Two men, one digging a hole, the other watching and talking, lay out the history of man’s cruelty to man.

Schopenhauer once said that to gain perspective on yourself, you should act as though you were 50 years in the future, looking back at yourself through the wrong end of a telescope. That’s all well and good as a philosophical conceit, but it’s a flimsy hook from which to hang a novel. Irish-born poet Donovan displays plenty of talent but doesn’t show much inclination to target it on a more cogent piece of writing. The setting is an unnamed small European town that has seen happier times. The narrator is a baker, someone who played an essential role in the town’s life and yet was absolutely insulated from real interaction with another human soul.
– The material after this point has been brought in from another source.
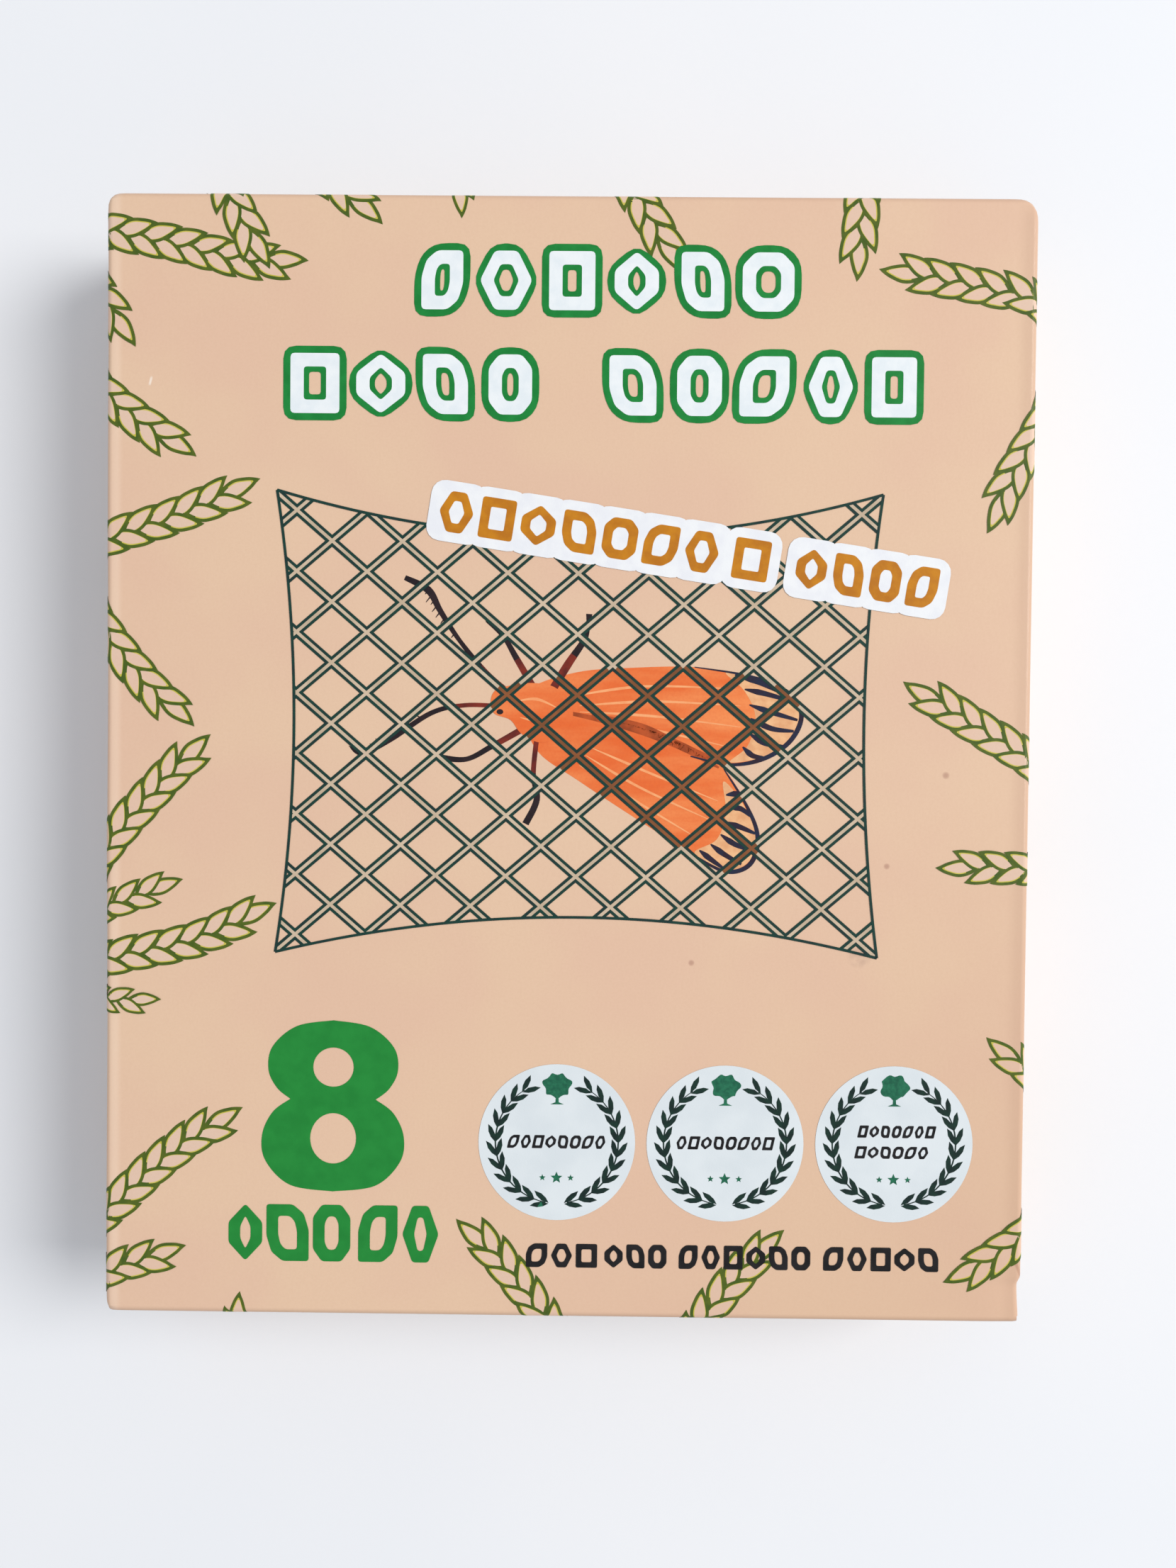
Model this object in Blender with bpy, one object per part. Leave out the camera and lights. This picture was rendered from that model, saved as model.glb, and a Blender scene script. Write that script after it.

A war with no apparent cause has swept through the town, foreign troops driving the local soldiers quickly away. In its wake, as with so many modern conflicts, comes the threat of mass civilian extermination. The bulk of the narrative shows the baker digging a deep pit and answering hard questions from an older schoolteacher standing nearby. They talk in self-conscious loops, throwing examples of brutal history at each other—Genghis Khan, Dresden, etc.—while dancing closer to the possibility that the baker has collaborated in horrific ways with the enemy. Since he prefers the company of books to people, it’s not surprising that the baker is most engaging when discussing history. The same can be said of the novel as a whole. Donovan has many interesting ideas about the permanent bloody stains on Europe’s conscience and the evils that men do, but he’s not yet accomplished enough to convey them effectively.

Overconstructed but intermittently superb: an ambitious if flawed debut from a promising writer.